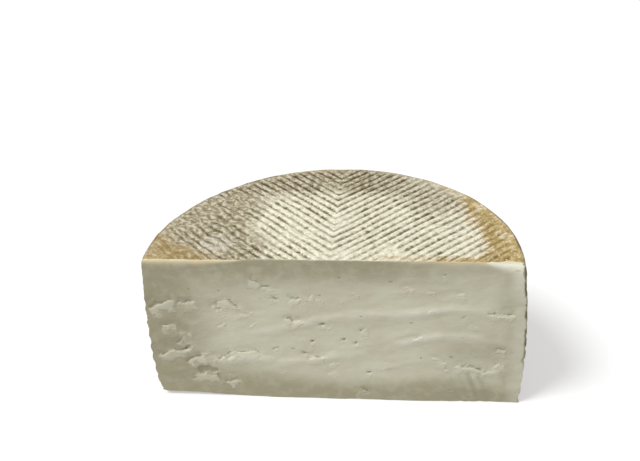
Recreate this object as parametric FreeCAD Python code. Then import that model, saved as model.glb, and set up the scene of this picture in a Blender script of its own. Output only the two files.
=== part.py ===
"""Half of a pressed sheep's milk cheese wheel, cut through its middle and resting on its flat base.

One solid, in millimetres: +Z up, the cut face towards -Y, and the origin under the middle of its box.
The side swells between a narrower top and base and carries the rounded bands of a plaited mould.
The top and the base carry the herringbone grooves of the press boards, inside a plain border.
The cut face has the small uneven openings of a pressed curd.
"""

import FreeCAD, Part
import math
import os

# The wheel
WHEEL_DIAMETER = 200.0  # across the widest band of the side
WHEEL_HEIGHT = 92.0
TOP_NARROWING = 4.0  # how far the side leans in from its widest band up to the top
BASE_NARROWING = 1.6  # and down to the base
WIDEST_HEIGHT = 36.0  # about how high the widest band lies
RIM_RADIUS = 5.0  # the rounded edge between the side and each flat face

# The bands of the plaited mould, round the side
BAND_HEIGHT = 8.2
BAND_RELIEF = 0.9  # from a band's crown down to the notch between two bands

# The herringbone of the press boards, on the top and the base
GROOVE_PITCH = 4.4  # from one groove to the next, square to them
GROOVE_WIDTH = 1.7
GROOVE_DEPTH = 0.9
GROOVE_ANGLE = 45.0  # degrees between a groove and the cut face
BOARD_BORDER = 5.0  # the plain ring between the grooves' ends and the rounded rim

# The openings in the cut face. Each has its place across the half width and up the height as shares,
# its length and height, and its tilt in degrees.
OPENING_SINK = 0.25  # how far behind the face an opening's middle lies, as a share of its half height
OPENING_FLOOR = 70.0  # how far round from its middle, in degrees, an opening ends in a small flat floor
OPENINGS = [
    (-0.74, 0.17, 9.0, 4.4, 8.0),
    (-0.59, 0.62, 6.0, 1.8, 16.0),
    (-0.81, 0.36, 4.5, 1.8, 30.0),
    (-0.34, 0.77, 7.0, 2.0, -6.0),
    (-0.29, 0.69, 4.0, 1.7, -25.0),
    (-0.07, 0.52, 5.0, 1.8, 14.0),
    (-0.13, 0.40, 3.0, 2.4, 0.0),
    (-0.33, 0.35, 6.0, 1.8, 12.0),
    (-0.17, 0.32, 3.2, 1.6, -10.0),
    (0.06, 0.42, 2.2, 1.8, 0.0),
    (0.12, 0.39, 3.2, 1.5, 60.0),
    (0.18, 0.18, 4.0, 2.2, -20.0),
    (0.57, 0.86, 3.0, 1.4, 25.0),
    (0.68, 0.57, 3.6, 1.2, 0.0),
    (0.78, 0.22, 8.0, 1.8, 8.0),
]

# Worked out from the sizes above
WIDEST_RADIUS = WHEEL_DIAMETER / 2
CUT_Y = -WIDEST_RADIUS / 2  # the cut runs through the wheel's axis
BAND_COUNT = round((WHEEL_HEIGHT - 2 * RIM_RADIUS) / BAND_HEIGHT)
BAND_STEP = (WHEEL_HEIGHT - 2 * RIM_RADIUS) / BAND_COUNT
WIDEST_BAND = round((WIDEST_HEIGHT - RIM_RADIUS) / BAND_STEP - 0.5)


def crown_height(band):
    """The middle height of a band, counted from the base."""
    return RIM_RADIUS + (band + 0.5) * BAND_STEP


def crown_radius(z):
    """The radius over the bands' crowns at height z: widest at one band, leaning in above and below it."""
    widest_z = crown_height(WIDEST_BAND)
    if z > widest_z:
        return WIDEST_RADIUS - TOP_NARROWING * ((z - widest_z) / (WHEEL_HEIGHT - widest_z)) ** 2
    return WIDEST_RADIUS - BASE_NARROWING * ((widest_z - z) / widest_z) ** 2


def notch_radius(z):
    """The radius at the notch between two bands, or between a band and the rim."""
    return crown_radius(z) - BAND_RELIEF


def section_line(start, end):
    """A straight edge between two (radius, height) points of the wheel's section."""
    points = [FreeCAD.Vector(r, CUT_Y, z) for r, z in (start, end)]
    return Part.makeLine(*points)


def section_arc(start, middle, end):
    """An arc through three (radius, height) points of the wheel's section."""
    points = [FreeCAD.Vector(r, CUT_Y, z) for r, z in (start, middle, end)]
    return Part.Arc(*points).toShape()


def rim_arc(side_z, face_z):
    """The quarter round from the side at side_z in to the flat face at face_z."""
    outer = notch_radius(side_z)
    inner = outer - RIM_RADIUS
    diagonal = math.sin(math.pi / 4)
    middle = (inner + RIM_RADIUS * diagonal, side_z + (face_z - side_z) * diagonal)
    return section_arc((outer, side_z), middle, (inner, face_z))


def wheel_section():
    """The wheel's half section, from its axis out to the banded side and back."""
    notches = [RIM_RADIUS + band * BAND_STEP for band in range(BAND_COUNT + 1)]
    base_edge = (notch_radius(notches[0]) - RIM_RADIUS, 0)
    top_edge = (notch_radius(notches[-1]) - RIM_RADIUS, WHEEL_HEIGHT)
    edges = [section_line((0, 0), base_edge), rim_arc(notches[0], 0)]
    for band, (low_z, high_z) in enumerate(zip(notches, notches[1:])):
        crown_z = crown_height(band)
        crown = (crown_radius(crown_z), crown_z)
        edges.append(section_arc((notch_radius(low_z), low_z), crown, (notch_radius(high_z), high_z)))
    edges.append(rim_arc(notches[-1], WHEEL_HEIGHT))
    edges.append(section_line(top_edge, (0, WHEEL_HEIGHT)))
    edges.append(section_line((0, WHEEL_HEIGHT), (0, 0)))
    return Part.Face(Part.Wire(Part.__sortEdges__(edges)))


def groove_arm(apex_y, side, face_z, into):
    """The tool for one arm of a chevron groove, from the herringbone's spine out to the plain border.

    apex_y is measured from the cut, side is 1 for the right and -1 for the left, and into is the way into
    the cheese. An arm shorter than the groove is wide, or outside the half wheel, is left out.
    """
    angle = math.radians(GROOVE_ANGLE)
    reach = notch_radius(face_z + into * RIM_RADIUS) - RIM_RADIUS - BOARD_BORDER
    run = math.sqrt(max(reach**2 - (apex_y * math.cos(angle)) ** 2, 0)) - apex_y * math.sin(angle)
    if min(run, apex_y + run * math.sin(angle)) < GROOVE_WIDTH:
        return None
    proud = GROOVE_DEPTH / 2  # the tool stands this far out of the face, on the same two flanks
    half_width = GROOVE_WIDTH / 2 / math.cos(angle) * (1 + proud / GROOVE_DEPTH)
    y = CUT_Y + apex_y
    outside_z = face_z - into * proud
    corners = [
        FreeCAD.Vector(0, y - half_width, outside_z),
        FreeCAD.Vector(0, y + half_width, outside_z),
        FreeCAD.Vector(0, y, face_z + into * GROOVE_DEPTH),
    ]
    along = FreeCAD.Vector(side * run * math.cos(angle), run * math.sin(angle), 0)
    return Part.Face(Part.makePolygon(corners + corners[:1])).extrude(along)


def herringbone(face_z, into):
    """The tools for all the chevron grooves of one flat face, with their spine square to the cut."""
    step = GROOVE_PITCH / math.cos(math.radians(GROOVE_ANGLE))
    count = math.ceil(WIDEST_RADIUS / step)
    apexes = [(place + 0.5) * step for place in range(-count, count)]
    arms = [groove_arm(apex_y, side, face_z, into) for apex_y in apexes for side in (-1, 1)]
    return [arm for arm in arms if arm]


def opening(across, up, length, height, tilt):
    """The tool for one slit-like opening in the cut face: a stretched ball lying mostly behind the face."""
    inwards = FreeCAD.Vector(0, 1, 0)
    ball = Part.makeSphere(1, FreeCAD.Vector(0, 0, 0), inwards, -90, OPENING_FLOOR, 360)
    stretch = FreeCAD.Matrix()
    stretch.scale(length / 2, height / 2, height / 2)
    turn = FreeCAD.Matrix()
    turn.rotateY(-math.radians(tilt))
    place = FreeCAD.Matrix()
    place.move(FreeCAD.Vector(across * WIDEST_RADIUS, CUT_Y + OPENING_SINK * height / 2, up * WHEEL_HEIGHT))
    return ball.transformGeometry(place * turn * stretch)


def half_wheel():
    """The half wheel as one solid."""
    body = wheel_section().revolve(FreeCAD.Vector(0, CUT_Y, 0), FreeCAD.Vector(0, 0, 1), 180)
    body = body.removeSplitter()  # the two ends of the turn become the one cut face
    body = body.cut(herringbone(WHEEL_HEIGHT, -1))
    body = body.cut(herringbone(0, 1))
    body = body.cut([opening(*sizes) for sizes in OPENINGS])
    return body.Solids[0]


os.makedirs("parts", exist_ok=True)
cheese = half_wheel()
cheese.exportStep("parts/half_wheel.step")
print(f"half_wheel: valid {cheese.isValid()}, volume {cheese.Volume / 1e6:.4f} dm3")
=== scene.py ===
"""The looks of half a pressed cheese wheel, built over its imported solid.

In metres: +Z up, the cut face towards -Y, and the origin under the middle of its box.
"""

import math

import bmesh
import bpy
import numpy as np
from mathutils import Matrix, Vector


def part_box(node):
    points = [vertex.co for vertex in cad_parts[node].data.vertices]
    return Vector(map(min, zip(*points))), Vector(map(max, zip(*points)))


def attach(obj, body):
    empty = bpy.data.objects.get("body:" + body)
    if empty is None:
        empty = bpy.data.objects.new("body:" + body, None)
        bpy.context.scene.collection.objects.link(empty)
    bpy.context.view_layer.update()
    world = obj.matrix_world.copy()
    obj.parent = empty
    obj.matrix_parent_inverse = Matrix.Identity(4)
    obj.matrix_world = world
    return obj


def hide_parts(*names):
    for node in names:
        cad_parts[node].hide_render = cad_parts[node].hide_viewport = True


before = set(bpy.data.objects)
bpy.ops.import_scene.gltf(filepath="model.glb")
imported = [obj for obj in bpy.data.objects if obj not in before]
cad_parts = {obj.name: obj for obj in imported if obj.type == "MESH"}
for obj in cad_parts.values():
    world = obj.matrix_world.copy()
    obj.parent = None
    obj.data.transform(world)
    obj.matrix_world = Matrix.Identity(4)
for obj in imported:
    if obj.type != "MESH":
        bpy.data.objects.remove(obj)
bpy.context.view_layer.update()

# ------------------------------------------------------------------------------------------------------------
# The half wheel: one block of sheep's milk curd, pressed in a plaited band between two herringbone boards,
# ripened, and cut through its middle with a knife. Its mesh starts as a sheet of squares, is drawn up into a
# block and bent into a half round, and then takes the prints of the mould and the marks of the knife.

MM = 0.001
BAND_COUNT = 10
CELLS_PER_BAND = 10
RIM_CELLS = 6
CELLS_UP = 2 * RIM_CELLS + BAND_COUNT * CELLS_PER_BAND
CELLS_ACROSS = 126  # squares across the base; the cut face and the top have twice as many
CELLS_DEEP = CELLS_ACROSS // 2
RIND, PASTE = 0, 1  # the mesh's two materials, in their order
NEARLY = 1e-4  # how far from a face of the block a point still counts as on it

low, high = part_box("half_wheel")
WIDEST_RADIUS = (high.x - low.x) / 2
HEIGHT = high.z - low.z
CUT_Y = low.y
WIDEST_Z = 0.39 * HEIGHT
TOP_NARROWING = 3.4 * MM
BASE_NARROWING = 1.6 * MM
BACK_FULLNESS = 1.0 * MM  # how much further out the top stands behind than at the two ends of the cut
RIM_RADIUS = 5.0 * MM
TOP_RIM_RADIUS = 2.2 * MM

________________

Exercise aim = Give the lines again, exactly as they stand, from the beginning of the data through the line with "BOARD_BORDER = 5.0".

Response to this task =
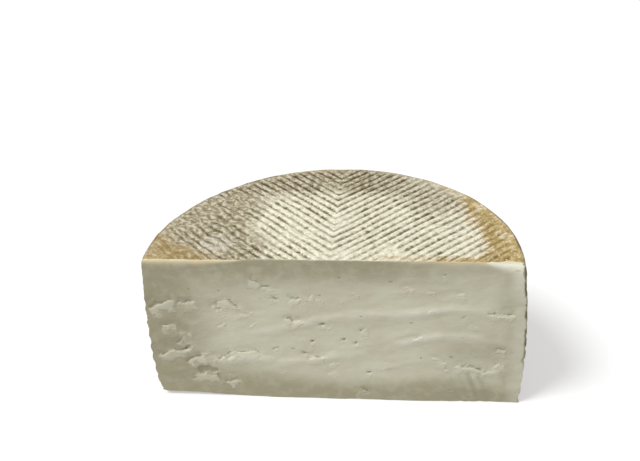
Recreate this object as parametric FreeCAD Python code. Then import that model, saved as model.glb, and set up the scene of this picture in a Blender script of its own. Output only the two files.
=== part.py ===
"""Half of a pressed sheep's milk cheese wheel, cut through its middle and resting on its flat base.

One solid, in millimetres: +Z up, the cut face towards -Y, and the origin under the middle of its box.
The side swells between a narrower top and base and carries the rounded bands of a plaited mould.
The top and the base carry the herringbone grooves of the press boards, inside a plain border.
The cut face has the small uneven openings of a pressed curd.
"""

import FreeCAD, Part
import math
import os

# The wheel
WHEEL_DIAMETER = 200.0  # across the widest band of the side
WHEEL_HEIGHT = 92.0
TOP_NARROWING = 4.0  # how far the side leans in from its widest band up to the top
BASE_NARROWING = 1.6  # and down to the base
WIDEST_HEIGHT = 36.0  # about how high the widest band lies
RIM_RADIUS = 5.0  # the rounded edge between the side and each flat face

# The bands of the plaited mould, round the side
BAND_HEIGHT = 8.2
BAND_RELIEF = 0.9  # from a band's crown down to the notch between two bands

# The herringbone of the press boards, on the top and the base
GROOVE_PITCH = 4.4  # from one groove to the next, square to them
GROOVE_WIDTH = 1.7
GROOVE_DEPTH = 0.9
GROOVE_ANGLE = 45.0  # degrees between a groove and the cut face
BOARD_BORDER = 5.0  # the plain ring between the grooves' ends and the rounded rim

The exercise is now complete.